Swahili is also widely spoken in the country due to the historical relations between Oman and Zanzibar. The dominant indigenous language is a dialect of Arabic and the country has also adopted English as a second language. Almost all signs and writings appear in both Arabic and English.
Oman is famous for its khanjar knives, which are curved daggers worn during holidays as part of ceremonial dress. Today traditional clothing is worn by most Omani men. They wear an ankle-length, collarless robe called a dishdasha that buttons at the neck with a tassel hanging down. Traditionally this tassel would be dipped in perfume. Today the tassel is merely a traditional part of the dishdasha.
Women wear hijab and abaya. Some women cover their faces and hands, but most do not. The abaya is a traditional dress and it is current having different styles. The Sultan has forbidden the covering of faces in public office. On holidays, such as Eid, the women wear traditional dress, which is often very brightly colored and consists of a mid-calf length tunic over pants.
A very important part of Omani culture is hospitality. If invited into an Omani house, a visitor is likely to be greeted with a bowl of dates, qahwa (coffee with cardamom – standard Arabic) and fruits. The coffee is served fairly weak in a small cup, which should be shaken after three servings to show that you have finished. The dates are in lieu of sugar. Halwa and other sweets are often given at celebrations such as Eids.
The Omani culture is steeped in the religion of Islam. With this in mind the Islam month of fasting, Ramadan and other Islamic festivities are very important events in Omani culture.
For men the national dress is an ankle-length, collarless gown with long sleeves called the dishdasha. There are several accessories including a muzzar (a type of turban), an assa (a cane or stick) and a Khanjar. The Khanjar is a ceremonial curved dagger that is a symbol of male elegance and are worn at formal events and holidays.

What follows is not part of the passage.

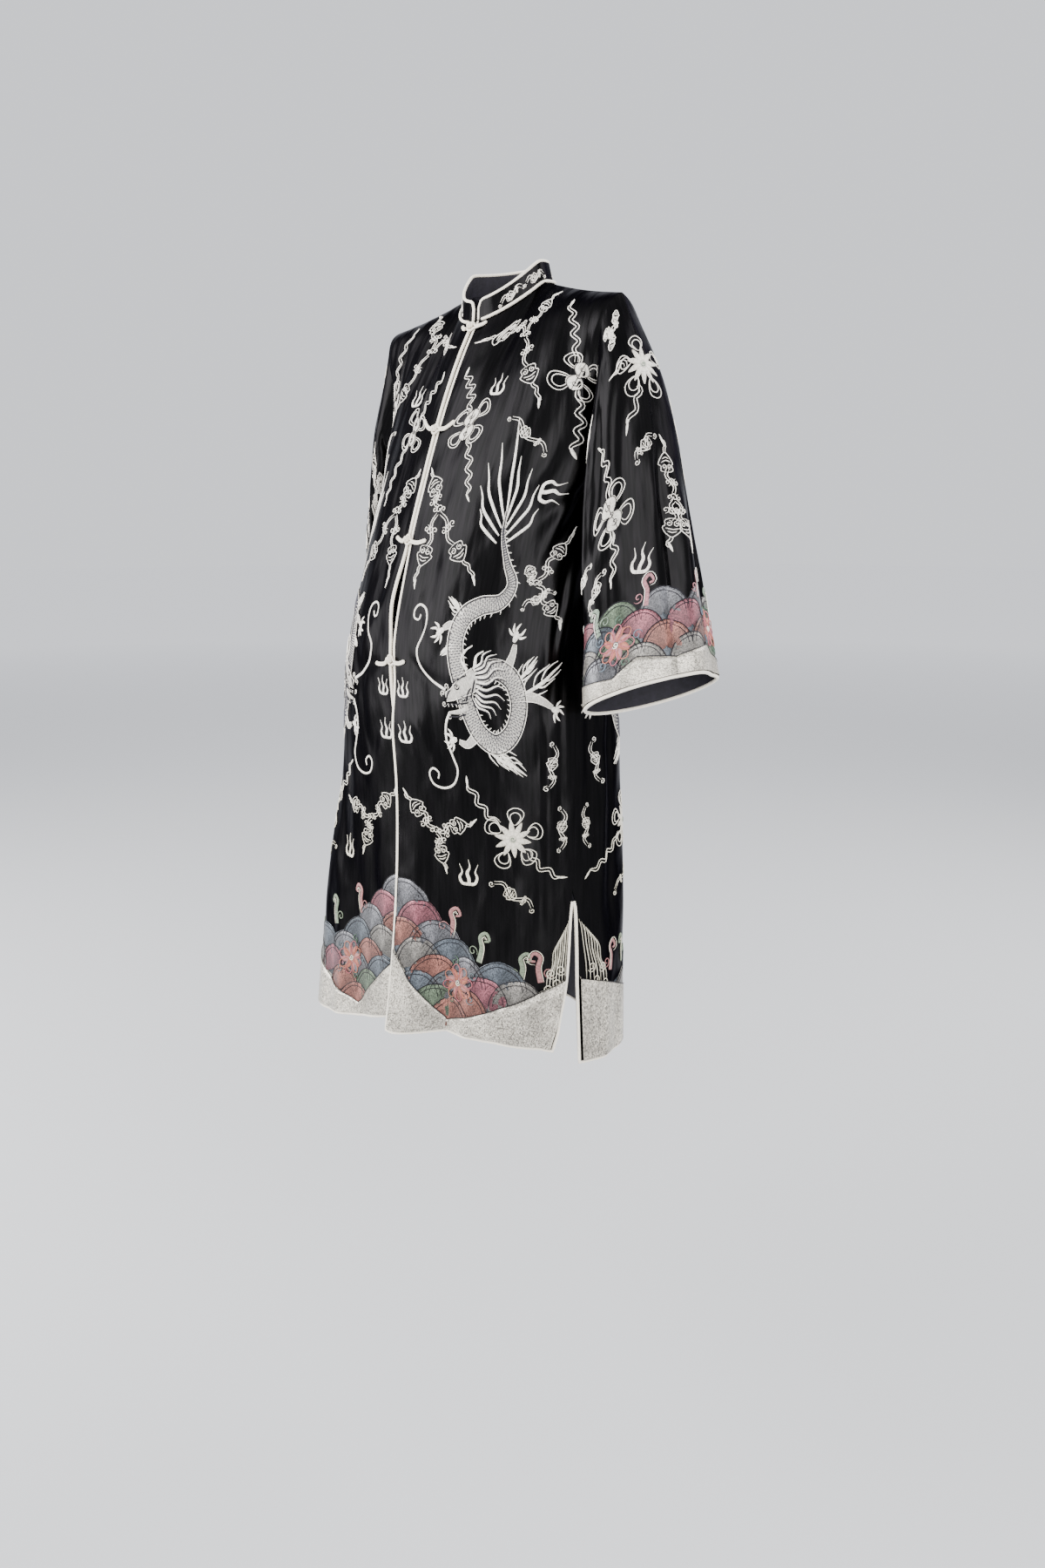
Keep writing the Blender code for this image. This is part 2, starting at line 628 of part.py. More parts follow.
def build_collar(points, normals, silk, trim):
    """A standing band collar, the cord over its edge and the cord in its seam."""
    line, panel_out = neck_line(points, normals)
    line, panel_out = halve(line), unit(halve(panel_out))
    length = np.concatenate([[0], np.cumsum(np.linalg.norm(np.diff(line, axis=0), axis=1))])
    ahead = np.vstack([line[1:], line[-1:]])
    behind = np.vstack([line[:1], line[:-1]])
    run = unit(ahead - behind)
    out = np.cross(run, (0.0, 0.0, 1.0))
    out = unit(out * (1.0, 1.0, 0.0))
    rise = unit(np.array((0.0, -0.10, 1.0)) - out * COLLAR_LEAN)
    height = collar_height(length, length[-1])
    foot = line + rise * 3 * GAP
    shares = (0.0, 0.35, 0.7, 1.0)
    outer = np.array([foot + rise * (height * share)[:, None] for share in shares])
    face = unit(np.cross(run, rise))
    face = np.repeat(face[None], len(shares), axis=0)
    cloth_wall("collar", pull_in(outer, face), face, silk)
    free = np.vstack([outer[1:-1, 0], outer[-1], outer[1:-1, -1][::-1]])
    free_out = np.vstack([face[1:-1, 0], face[-1], face[1:-1, -1][::-1]])
    cord("collar_edge_cord", along_border(free, free_out, CORD_COLLAR, -1), free_out, CORD_COLLAR, trim)
    face = face[0]
    nestle = (panel_out + face) / (1 + (panel_out * face).sum(axis=1, keepdims=True))
    seam = line + rise * GAP + nestle * (CORD_COLLAR + 4 * GAP)
    cord("collar_seam_cord", seam[1:-1], panel_out[1:-1], CORD_COLLAR, trim)


def lay(distance, down, lift):
    """Points on the fronts by distance from the centre line, to the left above zero.

    The fronts run straight from row to row, and so do the points laid on them."""
    distance, down, lift = np.broadcast_arrays(*np.atleast_1d(distance, down, lift))
    across = distance / QUARTER
    rows = panel_shares()
    k = np.clip(np.searchsorted(rows, down), 1, len(rows) - 1)
    ends = []
    for row in (rows[k - 1], rows[k]):
        left = panel_points("front_left", across, row, lift)
        right = panel_points("front_right", across, row, lift)
        ends.append(np.where(distance[:, None] > 0, left, right))
    t = (down - rows[k - 1]) / (rows[k] - rows[k - 1])
    return ends[0] + (ends[1] - ends[0]) * t[:, None]


def build_frog(number, row, trim):
    """A fastening: a knot button on the right strap, held by the loop of the left one."""
    down, stand_off, left_length, left_rise, right_length, right_rise = row
    over_cords = CORD_EDGE - WALL / 2
    distance, _ = edge_values("front_left", np.array([down]))
    # The knot rests between the two cords of the front edges
    reach = KNOT + CORD_EDGE + stand_off
    seat = np.sqrt(reach**2 - (distance[0] - CORD_EDGE - GAP) ** 2) - WALL / 2
    centre = lay(0.0, down, seat)[0]
    length_of_share = np.linalg.norm(lay(0.0, down + STEP, 0.0) - lay(0.0, down, 0.0)) / STEP
    knot_mesh(f"knot_{number}", centre, trim)
    half_strap = CORD_FROG + GAP
    head = KNOT + CORD_FROG + 3 * GAP
    for side, length, rise, loops in ((1, left_length, left_rise, True),
                                      (-1, right_length, right_rise, False)):
        start = 0.0 if loops else head + 2 * CORD_FROG + half_strap + 2 * GAP
        flat = strap_outline(start, length, half_strap, head if loops else half_strap, loops)
        slant = rise / length
        distance = side * flat[:, 0]
        drop = flat[:, 1] + flat[:, 0] * slant
        near = 1 - smooth((np.abs(distance) - 0.010) / 0.008)
        lift = CORD_FROG + 3 * GAP + near * over_cords
        path = lay(distance, down - drop / length_of_share, lift)
        ups = np.repeat((centre - lay(0.0, down, 0.0)), len(path), axis=0)
        name = f"strap_left_{number}" if side > 0 else f"strap_right_{number}"
        cord(name, path, ups, CORD_FROG, trim, closed=True, sides=5)


def strap_outline(start, length, half, head, loops):
    """A closed cord seen flat: two runs side by side and, on a loop, a round head."""
    points = []
    if loops:
        open_angle = 0.45
        for turn in np.linspace(open_angle, 2 * pi - open_angle, 9):
            points.append((head * cos(turn), head * sin(turn)))
    else:
        points += [(start, half), (start - half * 0.8, 0.0), (start, -half)]
    run = np.linspace(head * 1.35 if loops else start + 0.004, length, 4)
    for x in run:
        points.append((x, -half))
    points.append((length + half * 0.8, 0.0))
    for x in run[::-1]:
        points.append((x, half))
    return np.array(points)


def knot_mesh(name, centre, look):
    """A knot button: a ball."""
    rows, sides = 6, 10
    corners = [centre + (0.0, 0.0, KNOT)]
    for i in range(1, rows):
        tilt = pi * i / rows
        for j in range(sides):
            turn = 2 * pi * j / sides
            corners.append(centre + KNOT * np.array((sin(tilt) * cos(turn), sin(tilt) * sin(turn), cos(tilt))))
    corners.append(centre - (0.0, 0.0, KNOT))
    last = len(corners) - 1
    faces = []
    for j in range(sides):
        k = (j + 1) % sides
        faces.append((0, 1 + j, 1 + k))
        faces.append((last, last - sides + k, last - sides + j))
    faces += [tuple(1 + corner for corner in quad)
              for quad in grid_faces(rows - 1, sides, True, 0, True)]
    add_object(name, corners, faces, look)


def main():
    for item in list(bpy.data.objects):
        bpy.data.objects.remove(item, do_unlink=True)
    silk = material("black_silk", (0.012, 0.011, 0.016), 0.35)
    trim = material("cream_cord", (0.72, 0.66, 0.55), 0.6)
    points, normals = build_grids()
    for piece in ("front_left", "front_right", "back"):
        outer = pull_in(points[piece], normals[piece])
        cloth_wall(piece, outer, normals[piece], silk, flipped=piece == "front_left")
    slit_row = YOKE_ROWS + SEAM_ROWS + 1
    for name, piece, first, side in (("front_cord_left", "front_left", 0, 1),
                                     ("front_cord_right", "front_right", 0, -1),
                                     ("back_cord", "back", slit_row, -1)):
        border_cord(name, points[piece], normals[piece], first, side, trim)
    for side, piece in ((1, "sleeve_left"), (-1, "sleeve_right")):
        outer = points[piece].copy()
        outer[0] += off_edge(outer[0], outer[1], normals[piece][0], closed=True)
        cloth_wall(piece, outer, normals[piece], silk, closed=True, flipped=side < 0)
        path = beside(outer[-1], outer[-2], normals[piece][-1], CORD_EDGE)
        name = piece.replace("sleeve", "cuff_cord")
        cord(name, path, normals[piece][-1], CORD_EDGE, trim, closed=True)
    build_collar(points, normals, silk, trim)
    for number, row in enumerate(FROGS, start=1):
        build_frog(number, row, trim)


main()
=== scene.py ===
# %% [markdown]
# # An embroidered silk dressing gown
# The real gown is black silk satin with couched silver thread. The cloth of each panel is made
# here as a fine grid on the same surface as the CAD solid, so that creases, cords and
# embroidery can all be laid on it. Read the cells from top to bottom.

# %% Load the frame
from math import atan, cos, pi, radians, sin, tau

import bpy
import numpy as np
from mathutils import Matrix, Vector


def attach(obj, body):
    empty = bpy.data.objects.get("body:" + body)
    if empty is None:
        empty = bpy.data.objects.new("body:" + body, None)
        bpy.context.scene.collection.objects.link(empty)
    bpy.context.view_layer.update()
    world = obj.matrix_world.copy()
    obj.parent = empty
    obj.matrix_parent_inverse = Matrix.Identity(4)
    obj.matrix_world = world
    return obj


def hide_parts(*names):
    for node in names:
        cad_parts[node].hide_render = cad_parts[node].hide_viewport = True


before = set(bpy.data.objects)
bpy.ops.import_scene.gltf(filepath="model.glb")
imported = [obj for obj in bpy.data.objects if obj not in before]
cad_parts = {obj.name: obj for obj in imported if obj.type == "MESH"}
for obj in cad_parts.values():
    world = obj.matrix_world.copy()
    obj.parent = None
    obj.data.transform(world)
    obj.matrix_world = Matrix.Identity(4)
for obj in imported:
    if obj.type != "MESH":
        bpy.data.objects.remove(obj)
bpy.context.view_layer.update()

# %% [markdown]
# ## The shape of the worn gown
# These are the same named sizes and tables as in the CAD source, in metres. A real gown is
# cut flat and takes this shape on the body; here the shape is written down directly, because
# then every crease can be put where the photo has it.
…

An enduring symbol of Oman is the traditional Dhow. These dailing ships have been around for several centuries, there is evidence of an Omani Dhow reaching China in the 8th Century. the dhows are still in operation primarily used for fishing, exporting and tourism. The main ports of Sohar, Sur, Salalah and Muscat all maintain a large fleet. Sur also has an extensive dhow building industry.